Bobby Jones, "here on business," as he put it, stepped from under the shower in his suite at the Partridge Inn last night and declared as he stroked his sun-tanned body with a towel, "I am scoring much better than I am shooting," his way of saying that luck has played a big part in the sub-par rounds he shot consistently in Florida recently.

Sincerely, the Emperor, whose tournament play is confined to the Masters here, and who has finished far back in the two previous events, remarked that it is doubtful if his magic mastery of 1930 - his grand slam year - could be recaptured in time to give him a victory in the 1936 Masters scheduled next month.

(For a look at history through the pages of The Augusta Chronicle, subscribe to augustaarchives.com.)

AROUND TOWN

Activities and entertainment events scheduled for this week include:

THURSDAY

LEARN TO ROW CLASSES: The Augusta Rowing Club will present a Learn to Row class at 6:30 p.m. at The Boathouse, Savannah River. The class is the first of 10 lessons. The cost is $80 per person and $25 of the cost goes toward a membership fee. For more information, call (803) 278-0003.

AUGUSTA COMMISSION MEETING: The Special Work Session of the Augusta Commission will meet from 3 to 5:30 p.m. at the eighth-floor commission chamber of the municipal building, 530 Greene St. The meeting is open to the public.

FRIDAY

DOMESTIC VIOLENCE PHONE DRIVE: WJBF-TV and Giving Your Best Partners will accept used wireless phones from 3 to 7 p.m. at Cellular One, 3241 Washington Road. Through the National HopeLine program, Cellular One collects used cell phones, enabling access to emergency services with enhanced 911 capabilities. Phones will benefit Safe Homes, Cumbee Center and the Salvation Army for their efforts with domestic violence victims. For more information, call 722-6664.

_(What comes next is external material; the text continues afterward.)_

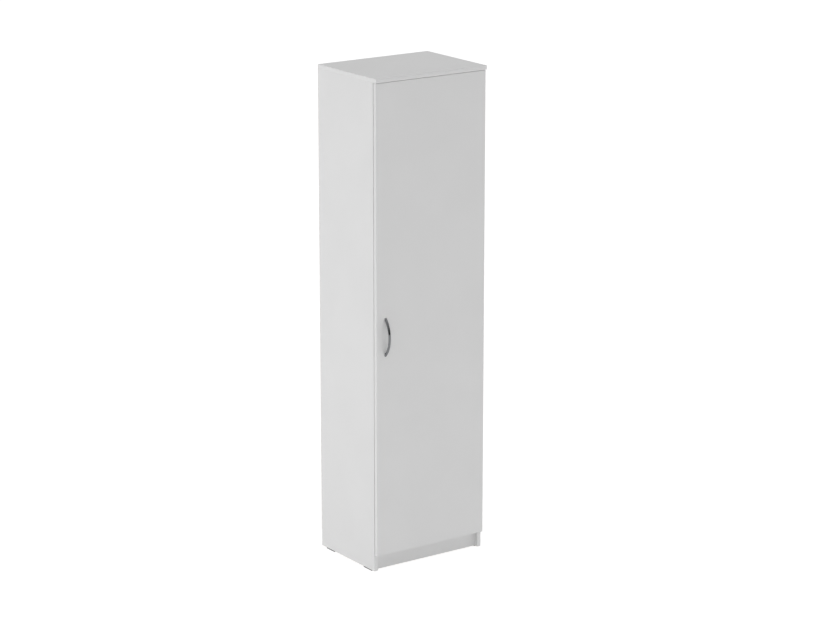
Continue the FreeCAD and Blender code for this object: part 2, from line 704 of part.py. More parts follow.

TRAINING CONFERENCE: A training conference and workshop will be from 8:30 a.m. to 3 p.m. at the Savannah Rapids Pavilion, Loblolly Pine Room, Evans to Locks Road. Dr. Marlene M. Rosenkoetter will lead the conference and discuss preparations for adjusting to retirement and later life. The registration fee is $10 and includes lunch. Registration is required. For more information, call 826-4480, ext. 200.

WONDERFUL WATER

Dehydration can be a matter of life and death. But the danger is higher for the elderly and the very young.

With dehydration, your blood volume goes down. The heart must pump faster to make up the difference, putting stress on the cardiovascular system.

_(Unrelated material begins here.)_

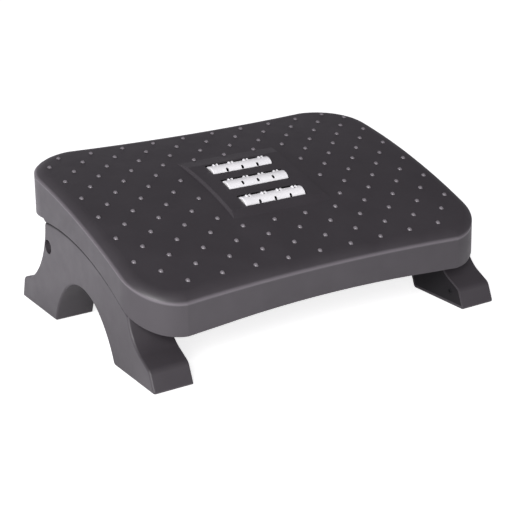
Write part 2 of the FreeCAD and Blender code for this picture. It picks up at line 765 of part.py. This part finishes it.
def leg_cover():
    cover = leg_prism(leg_inner_x, leg_inner_x + cover_thickness, leg_wall + cover_clearance)
    angle = math.radians(tilt_limit) + math.asin(
        (bracket_tail_half_width + stop_peg_radius + tilt_stop_clearance) / stop_peg_reach)
    peg_y = pivot_y - stop_peg_reach * math.sin(angle)
    peg_z = pivot_z - stop_peg_reach * math.cos(angle)
    cover = cover.fuse(x_cylinder(stop_peg_radius, bracket_inner_x, leg_inner_x + 1, peg_y, peg_z))
    holes = [x_cylinder(rod_bore_radius, leg_inner_x - 1, leg_inner_x + 10, pivot_y, pivot_z)]
    for y, z in cover_screw_places:
        holes.append(x_cylinder(screw_hole_radius, leg_inner_x - 1, leg_inner_x + 10, y, z))
        holes.append(x_cylinder(screw_head_radius + screw_hole_clearance, leg_inner_x - 1,
                                leg_inner_x + cover_screw_sink, y, z))
    return cover.cut(Part.makeCompound(holes))


def leg_cover_screws():
    seat_x = leg_inner_x + cover_screw_sink
    slot_x = leg_inner_x + cover_screw_sink / 2
    arm = screw_cross_half_length
    half = screw_cross_width / 2
    screws = []
    for y, z in cover_screw_places:
        shank = x_cylinder(screw_radius, seat_x, seat_x + screw_length, y, z)
        head = x_cylinder(screw_head_radius, leg_inner_x, seat_x, y, z)
        cross = block(leg_inner_x - 1, slot_x, y - arm, y + arm, z - half, z + half)
        cross = cross.fuse(block(leg_inner_x - 1, slot_x, y - half, y + half, z - arm, z + arm))
        screws.append(shank.fuse(head).cut(cross))
    return Part.makeCompound(screws)


def pivot_rod():
    rod = x_cylinder(rod_radius, -rod_half_length, rod_half_length, pivot_y, pivot_z)
    threads = []
    depth = rod_screw_length + rod_thread_runout
    for x in (-rod_half_length, rod_half_length - depth):
        threads.append(x_cylinder(rod_screw_radius + running_clearance, x, x + depth, pivot_y, pivot_z))
    return rod.cut(Part.makeCompound(threads))


def rod_washer():
    x = rod_half_length
    washer = x_cylinder(rod_washer_radius, x, x + rod_washer_thickness, pivot_y, pivot_z)
    hole = x_cylinder(rod_screw_radius + screw_hole_clearance, x - 1, x + rod_washer_thickness + 1,
                      pivot_y, pivot_z)
    return washer.cut(hole)


def rod_screw():
    x = rod_half_length + rod_washer_thickness
    shank = x_cylinder(rod_screw_radius, x - rod_screw_length, x, pivot_y, pivot_z)
    head = x_cylinder(rod_screw_head_radius, x, x + rod_screw_head_height, pivot_y, pivot_z)
    rim = [edge for edge in head.Edges if abs(edge.CenterOfMass.x - x - rod_screw_head_height) < 0.01]
    head = head.makeFillet(rod_screw_head_edge, rim)
    socket_sides = 6
    corners = []
    for index in range(socket_sides + 1):
        angle = 2 * math.pi * index / socket_sides
        corners.append(Vector(x + rod_screw_head_height / 2,
                              pivot_y + rod_screw_socket_radius * math.cos(angle),
                              pivot_z + rod_screw_socket_radius * math.sin(angle)))
    socket = Part.Face(Part.makePolygon(corners)).extrude(Vector(rod_screw_head_height, 0, 0))
    return shank.fuse(head).cut(socket)


def pivot_bracket():
    frame = at_deck(0, bracket_arc, 0)
    low = -bracket_level - bracket_flange_thickness
    flange = block(bracket_outer_x - bracket_flange_width, bracket_outer_x,
                   -bracket_half_length, bracket_half_length, low, -bracket_level)
    for x, y in bracket_screw_places():
        flange = flange.cut(Part.makeCylinder(screw_hole_radius, 30, Vector(x, y, low - 10), z_axis))
    flange = placed(flange, frame)
    shoulder = bracket_half_length - bracket_arm_inset
    weld = low + bracket_weld_depth
    shoulders = [frame.multVec(Vector(0, y, weld)) for y in (-shoulder, shoulder)]
    x = bracket_inner_x
    corners = [Vector(x, shoulders[0].y, shoulders[0].z), Vector(x, shoulders[1].y, shoulders[1].z),
               Vector(x, pivot_y + bracket_eye_radius, pivot_z),
               Vector(x, pivot_y - bracket_eye_radius, pivot_z)]
    arm = Part.Face(Part.makePolygon(corners + corners[:1])).extrude(Vector(bracket_thickness, 0, 0))
    eye = x_cylinder(bracket_eye_radius, bracket_inner_x, bracket_outer_x, pivot_y, pivot_z)
    tail_end = pivot_z - bracket_tail_length + bracket_tail_half_width
    tail = block(bracket_inner_x, bracket_outer_x, pivot_y - bracket_tail_half_width,
                 pivot_y + bracket_tail_half_width, tail_end, pivot_z)
    tip = x_cylinder(bracket_tail_half_width, bracket_inner_x, bracket_outer_x, pivot_y, tail_end)
    web_x = bracket_inner_x + bracket_weld_depth
    toe_x = bracket_outer_x - bracket_flange_width + bracket_arm_inset
    places = ((web_x, weld), (toe_x, weld), (web_x, low - gusset_depth))
    gusset_corners = [frame.multVec(Vector(along, gusset_thickness / 2, level)) for along, level in places]
    gusset = Part.Face(Part.makePolygon(gusset_corners + gusset_corners[:1]))
    gusset = gusset.extrude(frame.Rotation.multVec(Vector(0, -gusset_thickness, 0)))
    bracket = flange.multiFuse([arm, eye, tail, tip, gusset])
    return bracket.cut(x_cylinder(bush_radius + bush_fit, bracket_inner_x - 1, bracket_outer_x + 1,
                                  pivot_y, pivot_z))


def bracket_screws():
    frame = at_deck(0, bracket_arc, 0)
    level = -bracket_level - bracket_flange_thickness
    return Part.makeCompound([screw_from_below(frame, x, y, level) for x, y in bracket_screw_places()])


def pivot_bush():
    sleeve = x_cylinder(bush_radius, bracket_inner_x, bracket_outer_x, pivot_y, pivot_z)
    rim = x_cylinder(bush_rim_radius, bracket_inner_x - bush_rim_thickness, bracket_inner_x, pivot_y, pivot_z)
    bore = x_cylinder(rod_bore_radius, bracket_inner_x - 10, bracket_outer_x + 10, pivot_y, pivot_z)
    return sleeve.fuse(rim).cut(bore)


def thrust_washer():
    washer = x_cylinder(thrust_washer_radius, bracket_outer_x, leg_inner_x, pivot_y, pivot_z)
    return washer.cut(x_cylinder(rod_bore_radius, bracket_outer_x - 1, leg_inner_x + 1, pivot_y, pivot_z))


def save_pair(name, shape):
    save(name + "_right", shape)
    save(name + "_left", mirrored(shape))


os.makedirs("parts", exist_ok=True)
save("deck_shell", deck_shell())
save("roller_cassette", roller_cassette())
save("cassette_screws", cassette_screws())
for name, along, turn in zip(roller_names, roller_arcs(), roller_turns):
    save("roller_axle_" + name, roller_axle(along))
    save("roller_sleeve_" + name, roller_sleeve(along, turn))
    save("roller_hub_" + name + "_right", roller_hub(along, 1))
    save("roller_hub_" + name + "_left", roller_hub(along, -1))
save_pair("pivot_bracket", pivot_bracket())
save_pair("bracket_screws", bracket_screws())
save_pair("pivot_bush", pivot_bush())
save_pair("thrust_washer", thrust_washer())
save("pivot_rod", pivot_rod())
save_pair("rod_washer", rod_washer())
save_pair("rod_screw", rod_screw())
save_pair("leg_shell", leg_shell())
save_pair("leg_cover", leg_cover())
save_pair("leg_cover_screws", leg_cover_screws())
save_pair("stop_pads", Part.makeCompound(stop_pad_blocks(crown_radius - stop_pad_depth,
                                                          crown_radius + stop_pad_height, 0)))
for end, place in ((-1, "front"), (1, "rear")):
    save_pair("foot_pad_" + place, foot_pad_block(end))
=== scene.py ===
"""Looks of the tilting under-desk footrest, in metres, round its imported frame.

X is the user's right, Y points away from the user and Z is up. The floor is Z = 0.
"""
import math

import bpy
import numpy as np
from mathutils import Matrix, Vector

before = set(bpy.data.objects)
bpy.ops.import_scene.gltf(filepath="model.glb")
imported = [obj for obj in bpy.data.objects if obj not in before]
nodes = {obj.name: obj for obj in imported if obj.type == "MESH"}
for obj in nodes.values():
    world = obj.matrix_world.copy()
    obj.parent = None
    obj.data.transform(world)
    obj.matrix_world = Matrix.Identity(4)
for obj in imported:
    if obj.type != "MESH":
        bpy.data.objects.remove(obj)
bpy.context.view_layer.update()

# Camera, found by fitting the studs, the legs and the floor line of the photograph
camera_place = Vector((-0.7638, -1.2182, 0.5697))
camera_aim = Vector((0.0027, 0.0012, 0.0535))
camera_roll = math.radians(-0.83)
camera_lens = 91.55            # mm on a 36 mm sensor
camera_sensor = 36.0

# Floor, with light of its own that only the camera and reflections see
floor_half_size = 8.0
floor_white = 0.86
floor_roughness = 0.9
floor_specular = 0.1
floor_lift = 0.75              # for the camera
floor_gleam = 1.30             # for reflections, outside the shade under the footrest
gleam_right = 0.15             # share of the gleam left on the right, this far out
gleam_right_reach = 0.50
gleam_rear = 0.68              # share of the gleam left at the rear, this far out
gleam_rear_reach = 0.25
shade_reach_x = 0.32
shade_reach_y = 0.23
shade_blur = 0.40              # share of the reach over which the shade fades

# Sky and lamp
sky_low = 1.0                  # the studio's walls near the floor
sky_low_height = 0.05
sky_high = 0.24                # its dark ceiling
sky_high_height = 0.6
sky_left = 1.45                # the walls are brighter on the left and darker on the right
sky_right = 0.30
studio_tint = (1.0, 0.965, 1.035, 1.0)
plain_white = (1.0, 1.0, 1.0, 1.0)
key_place = Vector((-1.55, -1.70, 1.25))
key_aim = Vector((0, 0, 0.1))
key_size = 1.2
key_power = 54.0

# Noise: most of its values lie between these two
noise_low = 0.3
noise_high = 0.7

# Moulded plastic: the scales are per metre
cloud_scale = 22.0             # slow clouds of tone
cloud_detail = 3.0
gloss_scale = 60.0             # patches of uneven gloss
gloss_detail = 4.0
gloss_below = 0.03             # roughness runs from this much under its value
gloss_above = 0.04             # to this much over it
grain_strength = 0.35
plain_specular = 0.5
satin_specular = 0.6           # the black mouldings that show
satin_roughness = 0.46
satin_grain_scale = 1500.0
satin_grain_depth = 0.00006
dull_roughness = 1.0           # for painted shade: the seam, the studs' shaded sides and the rollers' bores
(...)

Lower blood volume also means your body doesn't cool down as efficiently, so you're more liable to overheat. Dizziness and faintness can also result.

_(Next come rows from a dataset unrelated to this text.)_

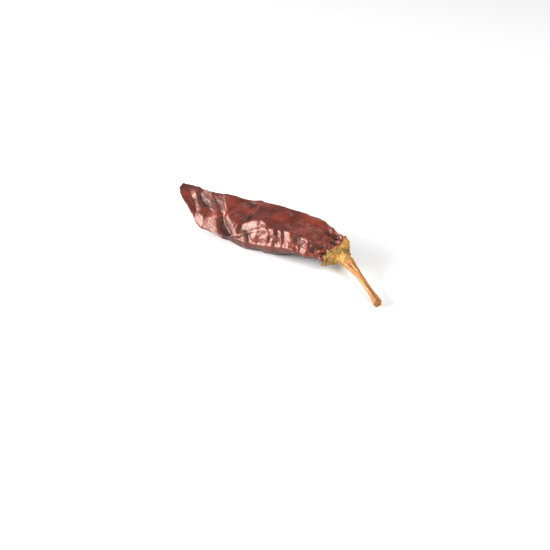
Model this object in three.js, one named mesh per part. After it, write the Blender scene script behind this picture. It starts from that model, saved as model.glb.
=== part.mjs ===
// A dried chilli pepper lying on its side, in millimetres, with +Z up.
// The pod runs along X: its tip points to -X, and its calyx and stem are at +X.
// The stem curves forwards, towards -Y, and down to just above the surface.
// The origin is on the flat spot that the pod rests on.
// The skin dried as one leathery piece, so the pod is one solid. The calyx clasps its
// shoulder, and the stem grows out of the calyx.
import * as THREE from 'three';

// Pod cross-sections. Each has a place along X, a lean in Y and in Z that turns the
// section towards the stem, and four ribs as [y, z]: far, near, toe and heel.
const STATIONS = [
  [-62.5, 0.25, -0.1, [7.0, 22.3], [3.4, 20.2], [3.6, 19.3], [7.2, 21.2]],
  [-58.0, 0.15, -0.1, [8.5, 21.3], [-1.2, 18.0], [0.2, 16.8], [8.6, 18.6]],
  [-50.0, 0.05, 0.0, [7.0, 21.2], [-5.6, 14.0], [-3.4, 11.6], [8.6, 15.4]],
  [-41.0, 0.0, 0.0, [5.5, 22.6], [-9.6, 7.4], [-6.4, 4.8], [10.0, 11.0]],
  [-31.0, 0.0, 0.0, [5.5, 23.0], [-12.0, 5.8], [-8.4, 2.6], [12.0, 7.6]],
  [-20.0, 0.0, 0.0, [6.0, 22.6], [-14.5, 5.4], [-10.5, 2.4], [13.0, 6.6]],
  [-8.0, 0.0, 0.0, [7.0, 21.4], [-14.2, 9.4], [-14.2, 5.8], [14.0, 5.8]],
  [4.0, 0.0, 0.0, [4.5, 25.8], [-12.4, 15.0], [-15.6, 6.2], [14.5, 5.4]],
  [16.0, 0.0, 0.0, [4.5, 26.2], [-11.6, 18.4], [-15.6, 8.0], [14.5, 5.4]],
  [28.0, 0.06, 0.0, [5.0, 24.0], [-11.0, 18.8], [-15.6, 9.8], [13.5, 5.2]],
  [38.0, 0.16, 0.0, [5.5, 21.4], [-11.0, 17.0], [-15.2, 9.4], [11.5, 4.8]],
  [46.5, 0.3, 0.02, [4.0, 19.4], [-12.0, 14.2], [-14.4, 9.0], [8.0, 4.0]],
  [52.5, 0.45, 0.06, [1.2, 17.0], [-12.4, 12.6], [-13.4, 8.4], [3.6, 4.0]],
  [57.0, 0.58, 0.1, [-1.6, 14.0], [-11.6, 11.2], [-12.0, 6.6], [-1.4, 5.2]],
  [59.5, 0.6, 0.12, [-3.4, 12.2], [-10.0, 10.4], [-10.2, 6.6], [-3.4, 6.4]],
];
// How far each rib's bend spreads along its two sides, as a share of the side.
const RIB_SPREAD = [0.1, 0.16, 0.16, 0.14];
const POD_RINGS = 80;
const POD_SIDES = 46;
const TIP_BULGE = 0.6;
const SHOULDER_BULGE = 0.8;

// The sole sags by REST_SAG between these places along X, most towards its front.
const REST_SAG = 8.0;
const REST_SKEW = 0.85;
const REST_TIP_END = [-46.0, -8.0];
const REST_STEM_END = [10.0, 50.0];

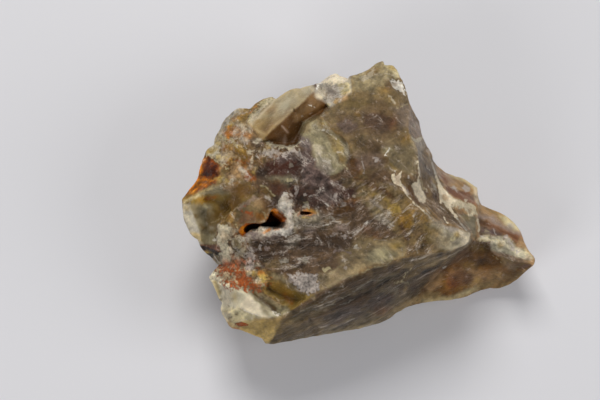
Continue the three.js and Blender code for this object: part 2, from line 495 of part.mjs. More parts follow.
function stoneGeometry() {
  const { rimCount, points, vertices, triangles } = displayFace();
  const ring = addSides(vertices, triangles, rimCount);
  addBack(vertices, triangles, ring);
  let stone = solidOf(geometryOf(vertices, triangles));
  CRYSTALS.forEach((crystal, number) => {
    stone = stone.add(solidOf(crystalGeometry(crystal, number, points)));
  });
  for (const pocket of [CAVITY, SLOT]) stone = stone.subtract(solidOf(pocketGeometry(pocket)));
  const geometry = geometryOfSolid(stone);
  geometry.computeVertexNormals();
  return geometry;
}

const stone = new THREE.Mesh(
  stoneGeometry(),
  new THREE.MeshStandardMaterial({ color: 0x7a6a55, roughness: 0.45, metalness: 0, flatShading: true }),
);
stone.name = "stone";

const group = new THREE.Group();
group.add(stone);

export default group;
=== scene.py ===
"""The looks of a rough piece of limnosilicite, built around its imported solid.

The solid is refined to a fine mesh, roughened, and painted with the minerals that show on it.
Shapes and places are in millimetres. The finished mesh, the floor, the lights and the camera are in metres.
A face point [x, y] lies on the display face as the camera sees it: x right and y up.
"""

import math
from typing import NamedTuple

import bpy
import numpy as np
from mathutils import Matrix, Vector


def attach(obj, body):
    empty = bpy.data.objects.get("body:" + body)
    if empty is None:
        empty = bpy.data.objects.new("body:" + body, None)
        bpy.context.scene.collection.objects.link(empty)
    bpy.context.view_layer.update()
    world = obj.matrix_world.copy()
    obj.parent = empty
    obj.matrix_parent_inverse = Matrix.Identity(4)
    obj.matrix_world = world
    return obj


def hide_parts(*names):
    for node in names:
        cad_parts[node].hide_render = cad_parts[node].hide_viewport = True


MM = 0.001

# The display face, as in the solid's own source
FACE_TILT = math.radians(75)
FACE_ORIGIN = np.array([-0.22, -2.01, 25.0])
VIEW_CENTRE = np.array([-12.0, 1.0])  # the face point in the middle of the picture
VIEW_DISTANCE = 400.0
PICTURE_WIDTH = 120.0  # what the picture spans on the face's plane
SENSOR_WIDTH = 36.0
RIGHT = np.array([1.0, 0.0, 0.0])
UP = np.array([0.0, math.sin(FACE_TILT), math.cos(FACE_TILT)])
TOWARDS = np.array([0.0, -math.cos(FACE_TILT), math.sin(FACE_TILT)])

# The fine mesh
SEEN_EDGE = 0.48  # longest edge where the camera sees the stone
HIDDEN_EDGE = 1.1  # longest edge on the sides
BACK_EDGE = 2.5  # longest edge on the flat back
SPLITTING_ROUNDS = 6
SEEN_TURN = -0.1  # a surface that turns further from the camera than this isn't seen
CREASE_ANGLE = math.radians(33)
SMOOTHING_ROUNDS = 7
SURFACE_PULL = 0.6  # how far a round of smoothing pulls a point to the mean of its neighbours
CORNER_PULL = 0.15  # the same where three or more creases meet
SURROUNDINGS_ROUNDS = 20  # how far out a point's surroundings reach
RIDGE_HEIGHT = 0.25  # how far a full ridge stands over its surroundings
BACK_HEIGHT = 0.02  # points lower than this are the flat back, which stays flat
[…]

A water loss of just 2 to 3 percent can diminish your performance.

- Dallas Morning News

DRINK UP

Here are some things to consider before drinking something besides water:

  • 75 percent of Americans are chronically dehydrated. The No. 1 trigger of daytime fatigue is lack of water.
  • In 37 percent of Americans, the thirst mechanism is so weak it is often mistaken for hunger.
  • A primary cause of Alzheimer's disease is chronic dehydration.
  • The majority of asthma cases are really misdiagnosed cases of chronic dehydration.
  • A way to prevent migraines is regular intake of water.
  • Dry mouth is the last sign of dehydration.
  • Every function of the body is monitored and regulated by the efficient flow of water.
  • Source: To Your Health, Quakertown, Pa.

    WHAT A FEELING

    In a recent study, women were in a better mood after 10 minutes of walking, in an even better mood after 20 minutes of walking and in an even better mood than that after 30 minutes. Then the effects plateaued.